A trust has the benefit of simply putting a legal barrier between your trust assets and everyone other than your chosen beneficiaries. By naming your bloodline (or anyone else you wish to benefit) as the beneficiaries of your trust, you guarantee that the rest of the world will not be able to share in the trust’s assets.
If you use a trust to protect assets you are able to specify how and when your chosen beneficiaries receive a benefit from your estate. You can impose restrictions, conditions or time limits on gifts.

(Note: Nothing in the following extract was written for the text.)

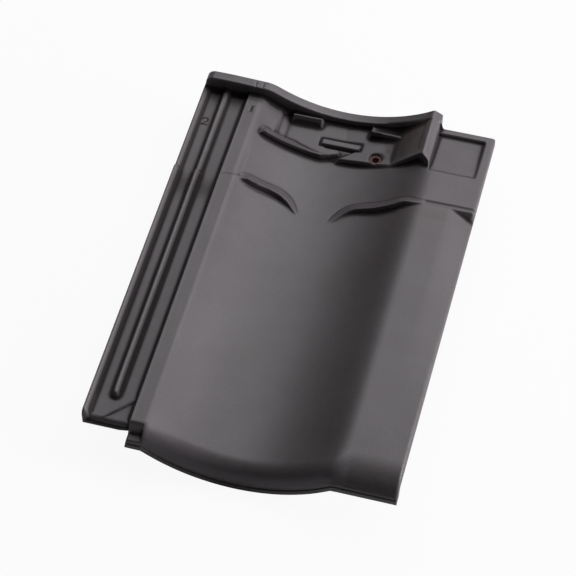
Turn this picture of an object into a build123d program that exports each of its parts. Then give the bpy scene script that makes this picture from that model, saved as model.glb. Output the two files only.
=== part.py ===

This can be of enormous benefit to the long term security of your loved ones.
For example:
- If you leave money outright under your Will to your son or daughter who is in the middle of a divorce, this will be a very nice windfall to his or her estranged spouse
- Leaving your estate outright in your Will to your spouse who then goes into care, is a very nice windfall for the local authority
- Leaving a sum of money in your Will to your grandchild at 18 who falls in with the wrong crowd could see it disappear within days of your death
- Leaving a sum of money outright to a disabled beneficiary in your Will, means they could lose all of their means tested benefits
By making the above gifts via a trust you will be able to:
- protect your son/daughter from losing their Inheritance
- reduce the risk of losing your entire estate to the Local Authority in care fees
- delay the gift to your grandson until he is responsible enough to appreciate it
- protect the benefits of your disabled beneficiary
The wealthy learned many years ago that if they wanted to protect their bloodline they needed to put the correct documentation in place. Over the generations they have written the rules that guarantee wealth can pass down through their generations safe from divorce, remarriage, illness and tax.
These same rules can protect you and your family and give you the satisfaction of knowing that you have done the very best for them.